*WHAT IS EXPECTED*.
Narrow the data below down to the lines containing "continues".
--- begin STORED DATA ---
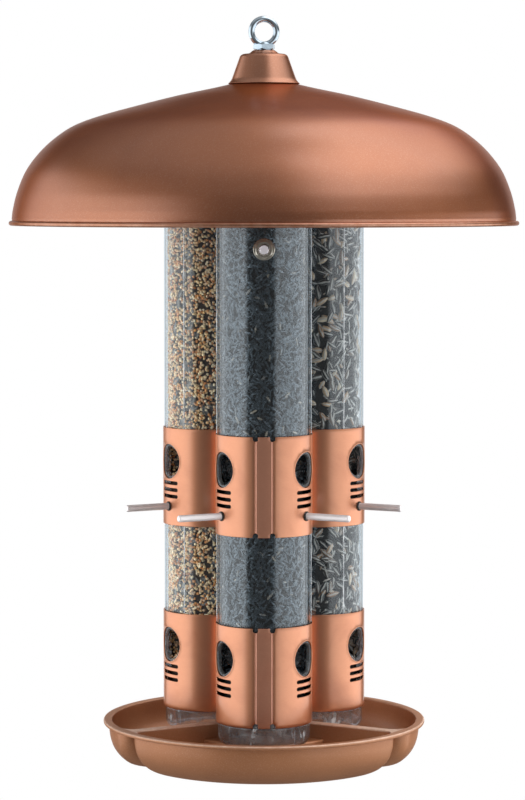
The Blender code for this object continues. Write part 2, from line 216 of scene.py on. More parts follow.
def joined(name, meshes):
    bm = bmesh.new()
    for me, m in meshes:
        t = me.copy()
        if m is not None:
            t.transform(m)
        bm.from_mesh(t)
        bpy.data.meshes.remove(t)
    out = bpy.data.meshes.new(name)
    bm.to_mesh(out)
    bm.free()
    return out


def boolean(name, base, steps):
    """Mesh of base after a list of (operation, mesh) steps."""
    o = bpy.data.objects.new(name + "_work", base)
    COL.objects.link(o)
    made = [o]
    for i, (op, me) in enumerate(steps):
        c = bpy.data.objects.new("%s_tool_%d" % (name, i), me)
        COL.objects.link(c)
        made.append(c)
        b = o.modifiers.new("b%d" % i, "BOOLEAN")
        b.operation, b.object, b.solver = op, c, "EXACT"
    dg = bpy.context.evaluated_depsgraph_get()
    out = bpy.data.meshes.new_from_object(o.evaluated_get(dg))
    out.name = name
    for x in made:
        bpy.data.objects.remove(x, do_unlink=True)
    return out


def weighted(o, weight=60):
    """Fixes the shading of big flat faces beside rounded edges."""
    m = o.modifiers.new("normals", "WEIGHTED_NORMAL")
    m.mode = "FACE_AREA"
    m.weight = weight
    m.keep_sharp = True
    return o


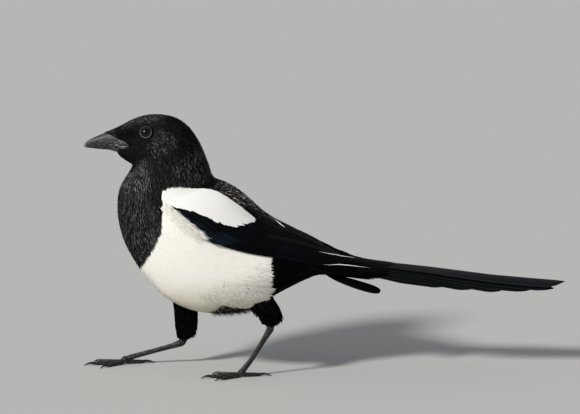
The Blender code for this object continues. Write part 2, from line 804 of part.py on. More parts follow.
--- end STORED DATA ---
*EXERCISE OUTPUT*.
The Blender code for this object continues. Write part 2, from line 216 of scene.py on. More parts follow.
The Blender code for this object continues. Write part 2, from line 804 of part.py on. More parts follow.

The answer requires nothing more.